In his report to Congress on a CIA-led postwar search for Iraqi weapons of mass destruction, U.S. arms inspector Charles Duelfer said none could be found and there was no evidence Saddam produced any after 1991. But Duelfer also said it was clear that Saddam hoped to revive his weapons programs if U.N. sanctions were lifted.
"Our intelligence community made, apparently, an error, as to the stockpiles" of weapons it assured President Bush existed in 2003, Feith said. Thus that part of the administration's argument for why war was necessary was overdone, he said, adding, "Anything we said at all about stockpiles was overemphasis, given that we didn't find them."
Feith has been accused by critics of having manipulated intelligence on Iraq to push the case for war, an accusation he vehemently denies. His chief critic in Congress on this point is Sen. Carl Levin (news, bio, voting record), D-Mich., who is delaying Senate confirmation of Feith's replacement, Eric Edelman, a former ambassador to Turkey, by demanding the Pentagon produce more documents on the intelligence controversy.
Feith said he is irritated by the assertions of administration critics that the absence of WMD stockpiles in Iraq negates the rationale for going to war. They ignore the broader reasoning, he said, which included the dangers posed by Saddam's record of aggression against Kuwait, hostility toward the United States, a "rhetorical and financial support" for terrorism and a weakening of the world's resolve to contain his ambitions.
"One could fault the administration on the presentation of the rationale, but that is different from saying the rationale was actually extremely narrow and invalidated by the disclosure of the error" on WMD stockpiles, he said.
Another element of the administration's reasoning was a belief, still held, that if the tyrannical regime in Baghdad could be replaced with democratic institutions, it could have a beneficial effect in transforming the politics of the Middle East.

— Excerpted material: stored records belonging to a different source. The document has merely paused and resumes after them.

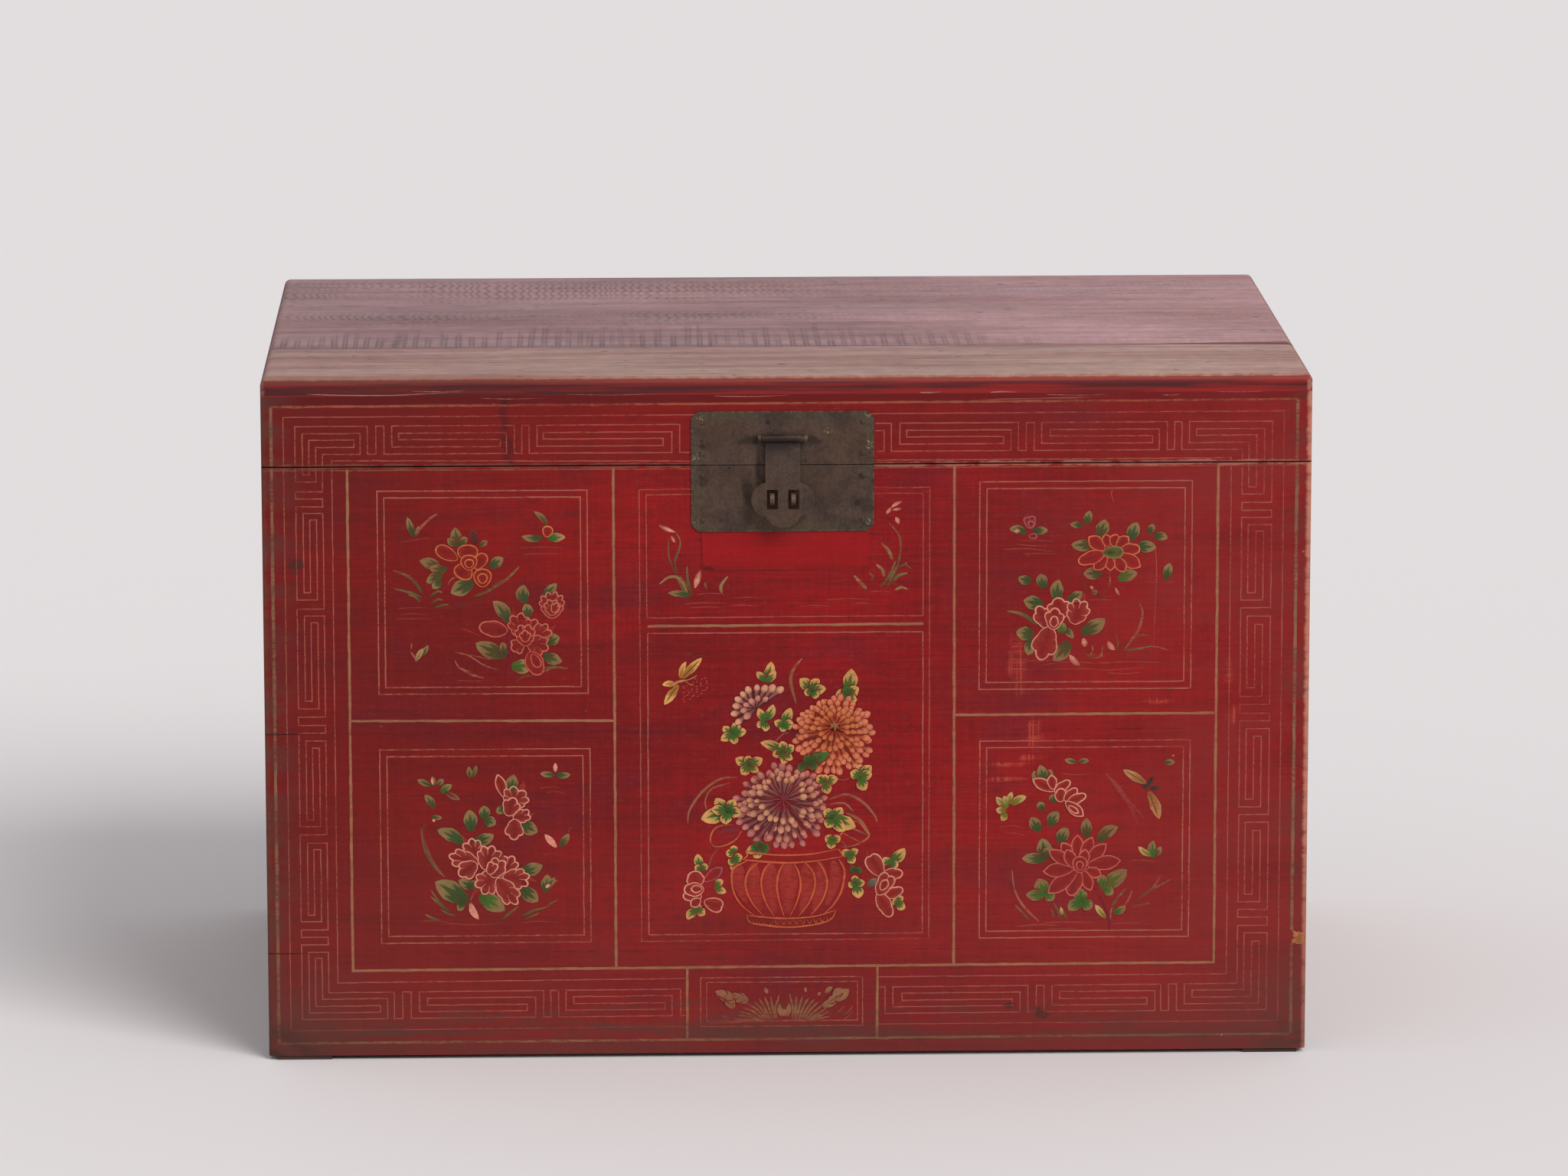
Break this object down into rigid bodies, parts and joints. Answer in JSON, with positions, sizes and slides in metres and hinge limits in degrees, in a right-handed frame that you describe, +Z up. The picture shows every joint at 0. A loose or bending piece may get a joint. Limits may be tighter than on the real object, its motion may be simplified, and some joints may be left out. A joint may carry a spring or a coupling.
{
  "type": "painted chest",
  "caption": "Lacquered board chest on low runners with a hinged lid, a split lock plate and a lobed hasp over two padlock staples, for storing clothes or bedding.",
  "frame": {"origin": "on the floor, under the middle of the overall outline, from the hanging hasp's tip to the back of the hinge knuckles", "axes": "+Z up, +X to the right as seen from the front, the painted front faces -Y"},
  "size_m": [0.86, 0.5838, 0.5716],
  "materials": {
    "red_lacquer": "worn satin red lacquer over softwood boards",
    "faded_top": "faded, rubbed mauve-brown paint over wood",
    "bare_wood": "bare planed softwood, darkened with age",
    "dark_brass": "dark brown patina with green edges",
    "black_iron": "dull hand-forged iron",
    "bamboo": "end grain of split bamboo, painted over"
  },
  "bodies": {
    "box": {"front_board_lower": "red_lacquer", "front_board_middle": "red_lacquer", "front_board_upper": "red_lacquer", "back_board_lower": "red_lacquer", "back_board_middle": "red_lacquer", "back_board_upper": "red_lacquer", "left_board_lower": "red_lacquer", "left_board_middle": "red_lacquer", "left_board_upper": "red_lacquer", "right_board_lower": "red_lacquer", "right_board_middle": "red_lacquer", "right_board_upper": "red_lacquer", "bottom_board_front": "bare_wood", "bottom_board_middle": "bare_wood", "bottom_board_rear": "bare_wood", "left_runner": "bare_wood", "right_runner": "bare_wood", "runner_nails": "black_iron", "lower_lock_plate": "dark_brass", "left_staple": "dark_brass", "right_staple": "dark_brass", "lower_plate_nails": "dark_brass", "left_hinge_lower_leaf": "dark_brass", "right_hinge_lower_leaf": "dark_brass", "left_hinge_pin": "black_iron", "right_hinge_pin": "black_iron", "hinge_lower_nails": "black_iron"},
    "lid": {"lid_front_rail": "red_lacquer", "lid_back_rail": "red_lacquer", "lid_left_rail": "red_lacquer", "lid_right_rail": "red_lacquer", "lid_front_board": "faded_top", "lid_rear_board": "faded_top", "lid_pegs": "bamboo", "upper_lock_plate": "dark_brass", "left_hasp_eye": "dark_brass", "right_hasp_eye": "dark_brass", "upper_plate_nails": "dark_brass", "left_hinge_upper_leaf": "dark_brass", "right_hinge_upper_leaf": "dark_brass", "hinge_upper_nails": "black_iron", "hasp_pin": "dark_brass"},
    "hasp": {"hasp": "dark_brass"}
  },
  "joints": [
    {"name": "lid_hinge", "type": "hinge", "parent": "box", "child": "lid", "pos_m": [0, 0.28871, 0.4983], "axis": [-1, 0, 0], "range_deg": [0, 105]},
    {"name": "hasp_swing", "type": "hinge", "parent": "lid", "child": "hasp", "pos_m": [-0.004, -0.27939, 0.5206], "axis": [-1, 0, 0], "range_deg": [-11, 155]}
  ]
}
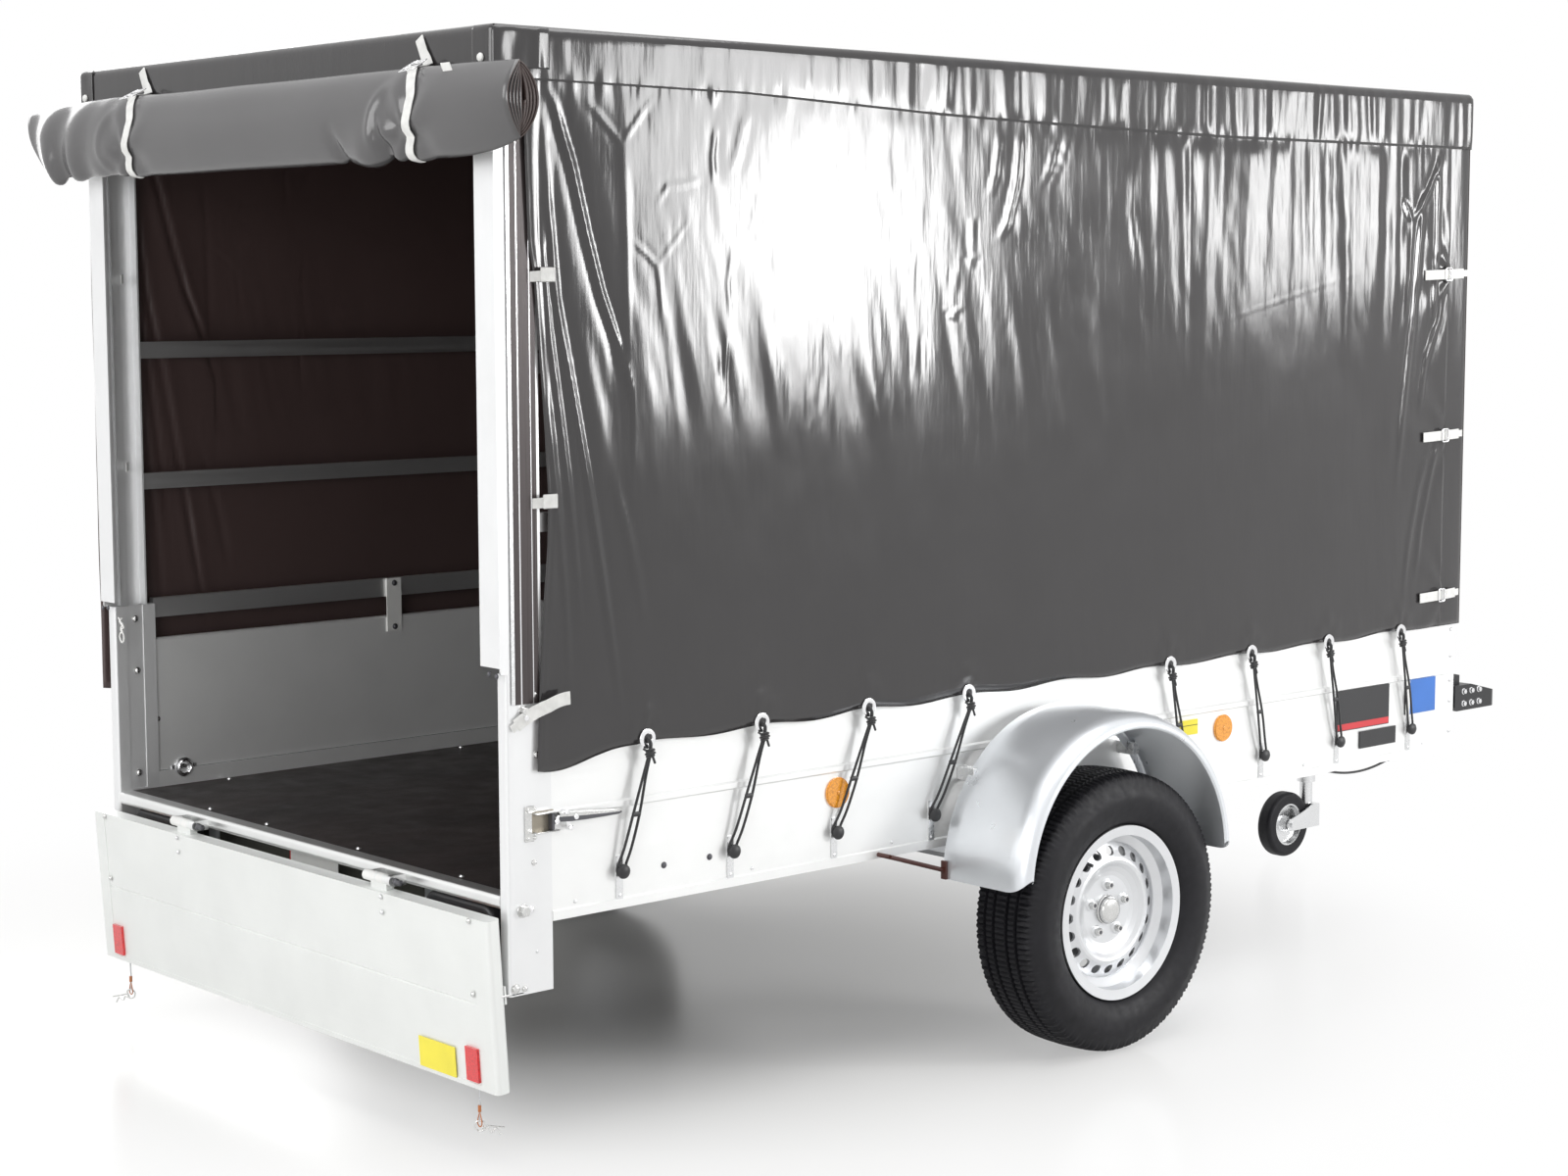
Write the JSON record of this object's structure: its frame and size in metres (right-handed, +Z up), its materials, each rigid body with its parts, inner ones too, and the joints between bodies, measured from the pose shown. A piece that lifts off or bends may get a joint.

That alone, however, was not a sufficient reason to go to war, Feith said.
"Had Saddam Hussein not been a supporter of terrorism and a guy who developed and used WMD, I don't think that simply saying he's a tyrant and we have a chance to replace a tyrant would have motivated the war," he said.
Feith, who served in the White House and at the Pentagon during the administration of President Reagan, said one of his most important contributions during his four years working for Rumsfeld was helping break down communication and cultural barriers between Pentagon civilian and military officials.
By working closely with Gen. Peter Pace, the vice chairman of the Joint Chiefs of Staff, and exposing scores of staff members to their example of cooperation and collegiality, the "great divide" between the civilian and military policy organizations and their "clash of memoranda" has been largely overcome, Feith said.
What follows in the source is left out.